▸ **What to work on**: Identify the lines bearing the string "scene" and gather them.

* start Information supplied *

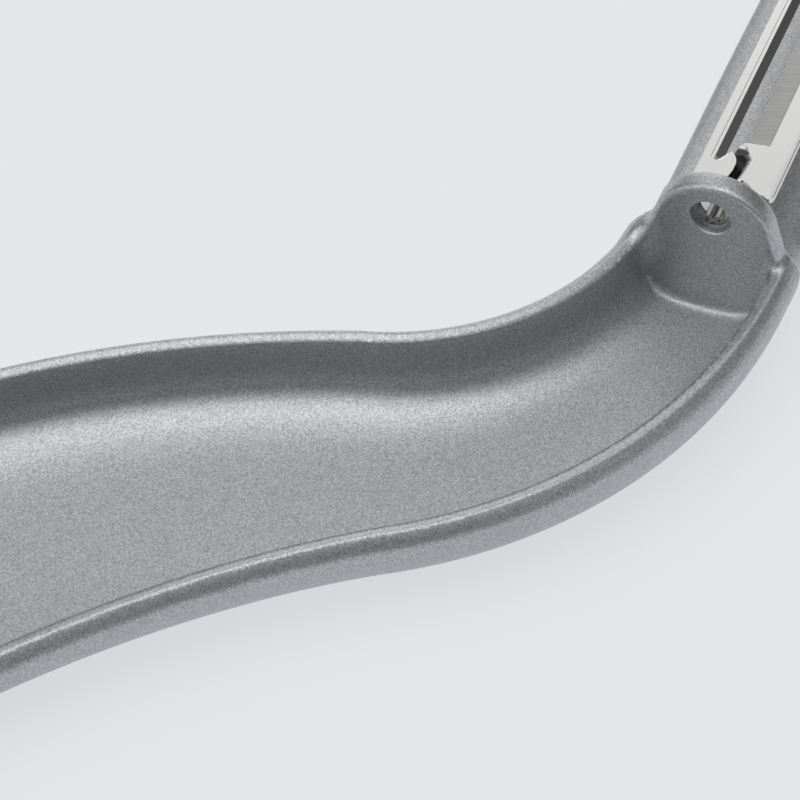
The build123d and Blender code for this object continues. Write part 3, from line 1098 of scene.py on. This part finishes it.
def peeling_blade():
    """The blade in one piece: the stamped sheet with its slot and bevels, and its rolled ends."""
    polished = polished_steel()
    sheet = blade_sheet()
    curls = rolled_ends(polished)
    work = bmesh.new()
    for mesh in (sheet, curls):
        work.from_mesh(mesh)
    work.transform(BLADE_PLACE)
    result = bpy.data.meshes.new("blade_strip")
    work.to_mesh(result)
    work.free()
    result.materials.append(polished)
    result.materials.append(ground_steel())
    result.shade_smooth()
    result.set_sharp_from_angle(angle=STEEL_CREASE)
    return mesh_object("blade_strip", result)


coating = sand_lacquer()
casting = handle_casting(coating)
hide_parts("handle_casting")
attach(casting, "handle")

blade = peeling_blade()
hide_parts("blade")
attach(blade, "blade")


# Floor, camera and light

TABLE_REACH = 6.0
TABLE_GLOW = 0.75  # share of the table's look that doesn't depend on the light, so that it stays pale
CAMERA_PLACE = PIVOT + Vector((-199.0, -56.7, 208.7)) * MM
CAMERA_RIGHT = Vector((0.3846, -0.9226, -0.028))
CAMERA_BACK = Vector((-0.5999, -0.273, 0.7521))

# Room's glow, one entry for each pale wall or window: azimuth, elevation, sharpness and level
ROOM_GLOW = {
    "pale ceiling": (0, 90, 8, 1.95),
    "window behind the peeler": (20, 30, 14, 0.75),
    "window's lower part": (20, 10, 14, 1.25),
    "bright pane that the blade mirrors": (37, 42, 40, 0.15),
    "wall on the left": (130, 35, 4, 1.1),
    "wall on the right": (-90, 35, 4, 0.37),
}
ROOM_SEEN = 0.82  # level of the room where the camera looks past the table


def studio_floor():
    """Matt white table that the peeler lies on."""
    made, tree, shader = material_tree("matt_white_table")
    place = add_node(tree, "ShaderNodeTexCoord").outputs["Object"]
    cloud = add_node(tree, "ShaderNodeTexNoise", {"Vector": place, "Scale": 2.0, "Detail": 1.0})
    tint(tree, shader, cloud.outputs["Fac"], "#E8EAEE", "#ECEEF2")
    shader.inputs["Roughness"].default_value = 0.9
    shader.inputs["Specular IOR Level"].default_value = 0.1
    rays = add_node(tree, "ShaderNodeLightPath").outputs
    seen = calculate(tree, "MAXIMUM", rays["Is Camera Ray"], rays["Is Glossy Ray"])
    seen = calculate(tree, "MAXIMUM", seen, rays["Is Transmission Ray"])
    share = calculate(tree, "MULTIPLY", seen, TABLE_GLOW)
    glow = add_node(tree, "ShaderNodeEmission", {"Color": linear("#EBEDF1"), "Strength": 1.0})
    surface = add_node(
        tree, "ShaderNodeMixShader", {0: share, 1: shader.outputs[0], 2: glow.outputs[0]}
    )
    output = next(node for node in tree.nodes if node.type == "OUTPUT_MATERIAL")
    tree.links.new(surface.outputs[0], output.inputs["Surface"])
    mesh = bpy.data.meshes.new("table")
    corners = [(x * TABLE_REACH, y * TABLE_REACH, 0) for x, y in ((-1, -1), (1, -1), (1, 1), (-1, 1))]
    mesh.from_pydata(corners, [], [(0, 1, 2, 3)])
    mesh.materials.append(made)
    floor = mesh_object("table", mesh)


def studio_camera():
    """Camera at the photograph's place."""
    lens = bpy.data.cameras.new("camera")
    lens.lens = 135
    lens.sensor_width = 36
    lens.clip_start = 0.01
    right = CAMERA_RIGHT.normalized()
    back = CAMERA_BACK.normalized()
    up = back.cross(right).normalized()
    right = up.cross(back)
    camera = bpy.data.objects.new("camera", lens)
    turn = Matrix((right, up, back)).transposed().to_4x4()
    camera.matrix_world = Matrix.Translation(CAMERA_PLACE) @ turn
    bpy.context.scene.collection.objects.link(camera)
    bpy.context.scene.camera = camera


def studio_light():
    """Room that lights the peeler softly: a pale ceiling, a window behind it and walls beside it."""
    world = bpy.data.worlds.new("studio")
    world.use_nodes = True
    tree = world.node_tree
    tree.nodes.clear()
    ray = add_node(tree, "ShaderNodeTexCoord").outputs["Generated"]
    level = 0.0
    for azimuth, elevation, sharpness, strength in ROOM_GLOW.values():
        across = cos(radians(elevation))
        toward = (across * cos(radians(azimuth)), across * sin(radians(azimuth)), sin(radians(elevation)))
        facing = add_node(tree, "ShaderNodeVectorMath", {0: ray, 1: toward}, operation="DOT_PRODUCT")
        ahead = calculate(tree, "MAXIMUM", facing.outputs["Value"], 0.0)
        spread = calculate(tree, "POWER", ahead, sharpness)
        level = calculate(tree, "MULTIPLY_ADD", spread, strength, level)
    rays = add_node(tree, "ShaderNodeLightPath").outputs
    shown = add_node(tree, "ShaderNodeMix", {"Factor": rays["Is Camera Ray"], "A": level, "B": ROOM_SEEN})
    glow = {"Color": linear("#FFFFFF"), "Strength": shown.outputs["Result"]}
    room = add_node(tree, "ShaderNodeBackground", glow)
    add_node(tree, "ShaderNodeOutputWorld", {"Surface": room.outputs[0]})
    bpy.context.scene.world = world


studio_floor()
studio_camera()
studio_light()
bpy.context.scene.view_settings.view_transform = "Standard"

* end Information supplied *

▸ **Task result**:
The build123d and Blender code for this object continues. Write part 3, from line 1098 of scene.py on. This part finishes it.
    bpy.context.scene.collection.objects.link(camera)
    bpy.context.scene.camera = camera
    bpy.context.scene.world = world
bpy.context.scene.view_settings.view_transform = "Standard"